10.Bake for about 30 minutes, or until the crust is nicely browned and firm to the touch. Allow the bread to cool completely, preferably on a wire cooling rack.

Actually, for the first loaf (the one I was going to let get stale, I combined two of the loafs to make one larger loaf (above). French bread is noted for it's crispy crunchy crust and a soft chewy center (like me). It came out PERFECT. So, I have two loafs left... What to do, what to do???

When I was in college (4 decades ago), there was a locally owned Italian restaurant that was known for their bread.
When you ordered a pizza for delivery (at 3 in the morning in a drunken haze), you could add a loaf of bread for 50 cents.
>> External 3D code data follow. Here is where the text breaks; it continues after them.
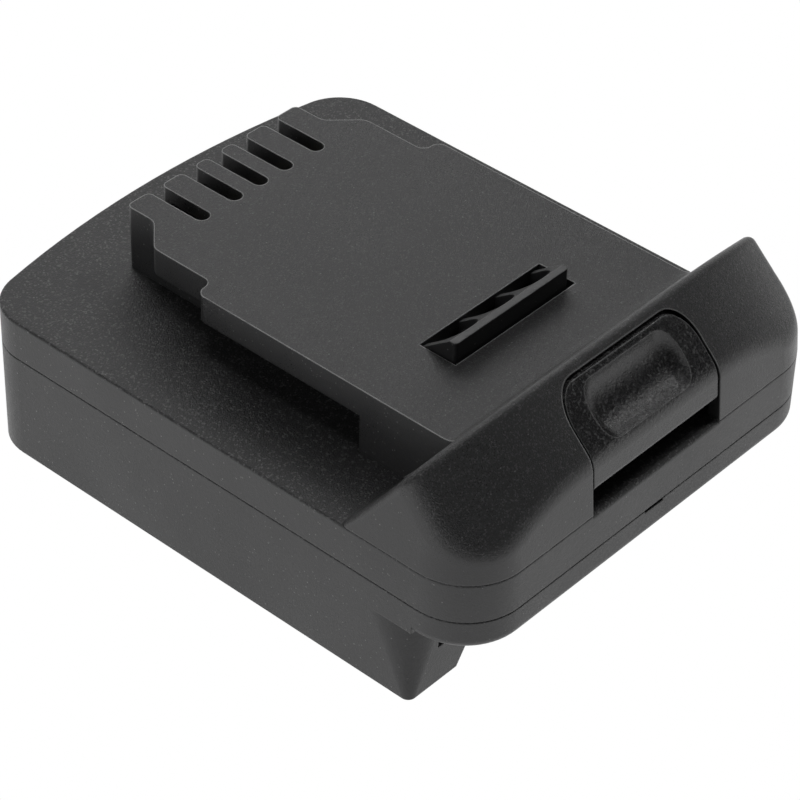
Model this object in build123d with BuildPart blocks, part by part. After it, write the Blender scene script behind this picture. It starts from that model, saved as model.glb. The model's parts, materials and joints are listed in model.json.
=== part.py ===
from build123d import *
from math import asin, cos, radians, sin, sqrt, tan
import os

# Tool battery adapter, in millimetres.
# The upper side is a slide-on tool foot: a raised plate with undercut rails, contact slots,
# a sprung latch and a hood with its thumb button. The underside takes a slide-in battery
# between two long legs.
# The origin is under the middle of the body, on the plane that the legs stand on.
# X is the width, +Y points to the back, where the tool slides on, and +Z is up.
# A setback is a distance behind the body's front edge.

# Body outline
width = 80.0
length = 102.0
front_corner = 10.0
back_corner = 8.5
back_bulge = 4.6
wall = 2.2

# Heights, each counted from the one below it
leg_drop = 13.3
lower_band = 5.06
upper_band = 6.94
plate_rise = 11.4
floor_thickness = 2.2
deck_thickness = 2.2
plate_thickness = 2.4

# Edges of the shells
deck_round = 0.4
seam_bevel = 0.15
pry_notch_half = 2.1
pry_notch_height = 0.45
pry_notch_depth = 0.8
lip_round = 1.6

# Legs and battery channel
leg_setback = 10.8
leg_width = 10.2
leg_corner_low = 1.3
leg_corner_high = 7.5
rail_lip_reach = 2.4
rail_lip_bevel = 3.6
rail_lip_height = 6.6
rail_groove_wall = 6.0
back_wall = 6.0

# Tongue joint between the two shells
tongue_height = 1.2
joint_clearance = 0.1

# Hood
hood_depth = 24.9
hood_crest_setback = 11.0
hood_crest_rise = 19.1
hood_rear_hollow = 0.7
hood_draft = 5.0
facet_angle = 45.0
facet_rise = 8.3
crown_flat = 14.4
crown_fall = 9.0
hood_round = 4.4
hood_rear_round = 1.3
hood_wall = 2.2

# Raised plate and rails
plate_root = 13.5
plate_back_margin = 13.8
plate_step_reach = 22.7
plate_chamfer_reach = 10.6
plate_front_half = 26.6
rail_step = 3.35
rail_reach = 8.15
rail_thickness = 4.8
step_round_share = 0.48
chamfer_round = 2.4
plate_fillet = 4.0
stop_block_end = 33.2

# Contact slots and the fingers between them
slot_width = 2.65
slot_length = 11.2
slot_floor = 2.0
inner_slot_pitch = 5.5
outer_slot_inset = 5.95
finger_round_share = 0.35

# Thumb button
button_half = 14.4
button_top_setback = 9.2
button_corner = 4.5
button_gap = 0.4
button_top_gap_share = 1.7
button_recess = 0.12
button_lift = 3.7
button_wall = 2.9
button_edge_round = 1.0
sill_round = 0.8
button_depth = 10.5
button_boss_radius = 2.2
dish_half = 10.0
dish_low_setback = 1.1
dish_high_setback = 8.0
dish_depth = 2.1
dish_end_run = 3.0

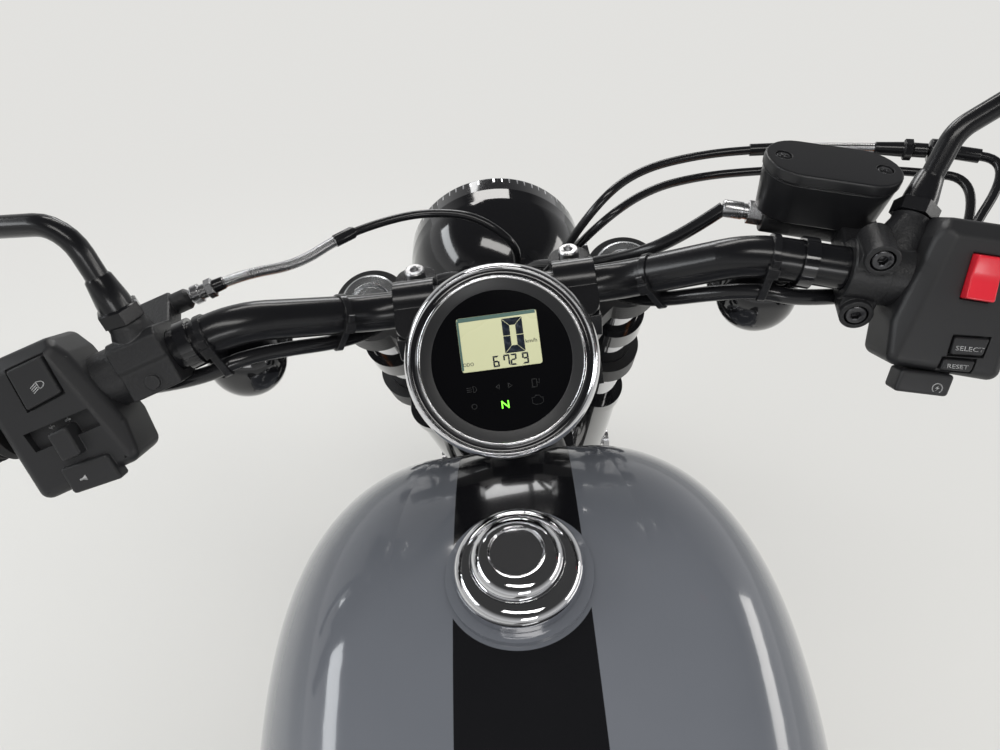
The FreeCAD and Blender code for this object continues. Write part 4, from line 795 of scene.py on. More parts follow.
def groove(mesh, route):
    tree = KDTree(len(route))
    for index, (x, y) in enumerate(route):
        tree.insert((x, y, 0), index)
    tree.balance()
    back = onFrame.inverted()
    width = sewing["grooveWidth"]
    for vertex in mesh.vertices:
        if vertex.normal.dot(upward) < sewing["topFacing"]:
            continue
        place = back @ vertex.co
        gap = tree.find((place.x, place.y, 0))[2]
        if gap < width * 2:
            vertex.co -= vertex.normal * sewing["grooveDepth"] / 1000 * math.exp(-(gap / width * 1.6) ** 2)


# Piping in the seam and a row of stitches each side of it
def sewSeat(name, mesh, route):
    back = onFrame.inverted()
    tree = BVHTree.FromPolygons([back @ vertex.co for vertex in mesh.vertices],
                                [tuple(face.vertices) for face in mesh.polygons])

    def drop(x, y, lift):
        spot = tree.ray_cast(Vector((x, y, 2000.0)), -axisZ)
        return spot[0] + spot[1] * lift if spot[0] is not None else None

    pipe = []
    for x, y in route + route[:1]:
        point = drop(x, y, 0.4)
        if point is not None and (not pipe or (point - pipe[-1]).length > 1.5):
            pipe.append(point)
    shape = newShape()
    addTube(shape, pipe, sewing["pipeRadius"], 8)
    makePiece(name + "Piping", shape, "leather", 180.0, body="frame")
    stitches = newShape()
    middle = sum((Vector((x, y, 0)) for x, y in route), Vector()) / len(route)
    plan = [Vector((point.x, point.y, 0)) for point in pipe]
    walked = 0.0
    nextStitch = 0.0
    for before, after in zip(plan, plan[1:]):
        way = (after - before).normalized()
        length = (after - before).length
        while nextStitch <= walked + length:
            spot = before + way * (nextStitch - walked)
            side = way.cross(axisZ)
            if side.dot(middle - spot) < 0:
                side = -side
            ends = []
            for shift in (-0.5, 0.5):
                place = spot + side * sewing["stitchBeside"] + way * shift * sewing["stitchLong"]
                ends.append(drop(place.x, place.y, 0.25))
            if None not in ends:
                addTube(stitches, ends, sewing["stitchRadius"], 5)
            nextStitch += sewing["stitchGap"]
        walked += length
    makePiece(name + "Stitches", stitches, "thread", 180.0, body="frame")


# Small shared shapes

def addFlat(shape, steps, turn, height, depth):
    addPrism(shape, steps, height, height + depth, turn)


# A line of even width through points on a face
def addStroke(shape, points, width, turn, height, depth):
    for (x0, y0), (x1, y1) in zip(points, points[1:]):
        way = Vector((x1 - x0, y1 - y0)).normalized() * width / 2
        steps = [(x0 - way.x - way.y, y0 - way.y + way.x), (x0 - way.x + way.y, y0 - way.y - way.x),
                 (x1 + way.x + way.y, y1 + way.y - way.x), (x1 + way.x - way.y, y1 + way.y + way.x)]
        addFlat(shape, steps, turn, height, depth)


def roundPoints(middle, radius, start, end, count=20):
    turns = [math.radians(start + (end - start) * step / count) for step in range(count + 1)]
    return [(middle[0] + radius * math.cos(angle), middle[1] + radius * math.sin(angle)) for angle in turns]


# The mesh that a curve or a text makes
def drawnMesh(data):
    drawn = newObject("drawn", data)
    mesh = bpy.data.meshes.new_from_object(drawn.evaluated_get(bpy.context.evaluated_depsgraph_get()))
    bpy.data.objects.remove(drawn)
    return mesh


def addWords(shape, words, height, turn, low, stretch):
    depth = 0.1
    data = bpy.data.curves.new("words", "FONT")
    data.body = words
    data.size = height / 0.70     # a capital's share of the font's size
    data.extrude = depth / 2
    data.align_x = data.align_y = "CENTER"
    data.resolution_u = 2
    lift = Matrix.Translation((0, 0, low + depth / 2)) @ Matrix.Diagonal((stretch, 1, 1, 1))
    addMesh(shape, drawnMesh(data), turn @ lift)


# A cap screw's head with a six-sided socket
def addSocketHead(shape, place, way, radius, high, key, floor):
    way = way.normalized()
    first, second = acrossAxis(way)
    rows = []
    profile = ((radius, 0.0, False), (radius, high - radius * 0.14, False), (radius * 0.88, high, False),
               (key * 1.25, high, False), (key, high - 0.4, True), (key, floor, True))
    for reach, height, sixSided in profile:
        row = []
        for step in range(24):
            angle = 2 * math.pi * step / 24
            out = reach / math.cos((angle % (math.pi / 3)) - math.pi / 6) if sixSided else reach
            row.append(place + way * height + (first * math.cos(angle) + second * math.sin(angle)) * out)
        rows.append(row)
    addRows(shape, rows)


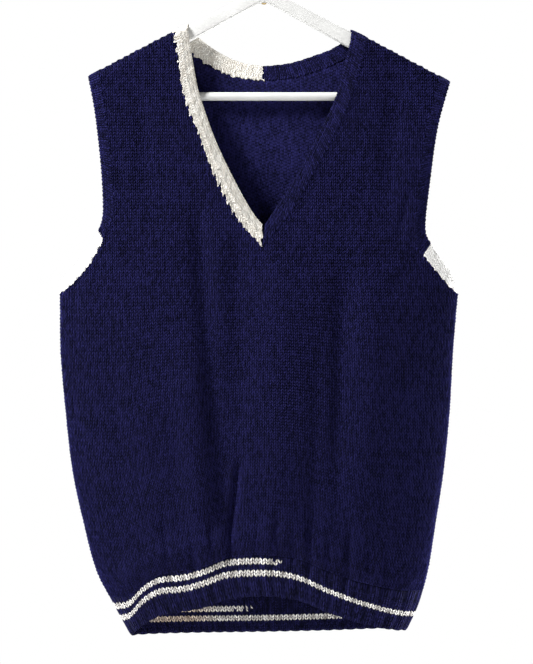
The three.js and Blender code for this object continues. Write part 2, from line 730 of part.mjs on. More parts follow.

Like crack and Oatmeal Scotchies, that bread was addictive. EVERY student at Illinois State University knows what I am talking about when I say, I LOVED Avante's Bread! It was fun to find the restaurant still exists, and still under the same family ownership. Now students have to pay $1.85 for a loaf of bread, but I bet there is a dorm room covered in a haze of blue smoke that MUST have a loaf of that bread as you are reading this.

But I digress...

That bread from my youth was a legend. It didn't taste anything like the bread we had at home. there was some secret ingredient that the stuff of legends was made. Then, during parents weekend, one of my roommate's Mother spoiled the secret... They added sugar... quite a bit of sugar in her opinion.

So, why not. I took the recipe above, added 2 tablespoons of sugar and a bit more water to get the same consistency as the first loafs.

And that did it. I was back in college, I cracked the secret code... Shhhhh, don't tell all those students that with an easy bake oven, they can recreate Avante's Bread. It kills the mystique.

All that's left to tell you about is my simple Bruschetta...

First, make a pasta cake shown above.

Then, take a 3/4 inch slice of the sweetened faux
Avante's Bread. Drizzle a bit of olive oil on both sides, place under the broiler for 2 minutes til you get a nice toasty covering on the top. Take out of the oven, flip the bread, slice a clove of garlic, rub the garlic on the bread (the oil will cover and flavor, really, all you need to do is rub the sliced clove on to get a garlic taste. then, add a bit of grated Parmesan cheese. return it to the broiler and broil for 2 minutes til this side is toasty and the cheese starts to color. Add some diced tomato and enjoy!

And serve with the pasta cake!


  1. Nothing beats fresh homemade bread! Thanks for your step-by-step...I need to try it one of these days.For some reason, it continues to intimidate me. Maybe I'll take the plunge one of these rainy weekend days...

  2. You picked a great recipe and your bread looks wonderful.

  3. I used to love to make bread because it was "emotionally satisfying". It relaxed me. And then I got away from it. I've been thinking about it lately and I've decided that I need to start baking my own bread again.

    I had to laugh at your description of the Avante's bread in college. For me, at Purdue, it was Mad Mushroom cheese sticks with ranch dressing at 3 in the morning. I'd like to get my hands on that recipe!

    The bread turning out really well and bruschetta sounds yummy! Good work!

  4. When I come here, I never know what I am going to find. You are unpredictable.

    It is meritorious to make such delicious looking bread.

    I used to make all our bread. That was before gluten free. I think you are motivating me to, at least, make some cinnamon buns.

  5. Amazing! First of all in my quest to have some sort of food storage on hand you just inspired me to not be afraid of resorting to homemade bread when needed. I could use the extra money as well. Great recipe plus I can save time and fold diapers!? LOL! THanks. I also noticed that you added me to your link list. Thank you so much and I am adding you right now!

  6. Good bread is the Universal language!

  7. Nothing like a loaf of fresh bread hot from the oven! I love the way my house smells when I'm baking bread! And my hubby would rather have homemade bread any day over store bought. Thanks for sharing with us. :)

  8. I love that book and I love that bread! I always have a bucket of dough in my fridge now.

  9. Excellent! It's fun for me to see you having so much fun with breadmaking. You are an inspiration.

  10. Yay for more bread! I love french bread and I don't think HBinFive has a version of it. Moral of the story - I need to purchase this book. The crust on that looks amazing. I am drooling on my computer.

  11. I'm impressed! Your bread looks so fluffy and crusty!

  12. Mmm I love french bread! The bruchetta makes everything tastier. :)

  13. I vow to bake before February.

  14. I LOVE Artisan Bread! It is one of the most popular posts on my blog, and author Jeff Hertzberg has even stopped by! I bake bread every couple of days, always always always have a batch in the fridge since Aunt Becky taught me how to make it. I haven't bought bread in months now!

    The Bad Girl's Kitchen

  15. I live in bread central over here but you know what - its still more economical to make my own - plus it tastes soooo much better!

  16. Amazing!!! I'm so darn hungry at this moment.

  17. It seems to be homemade bread week here in blogdom. Must have something to do with the need for comfort during these cold days of winter.

    Your bread looks fabulous!

  18. I've got to get that book and learn to make bread.

  19. This looks just awesome and my husband and I really want to start making our own bread. We will try your recipe this weekend...thanks.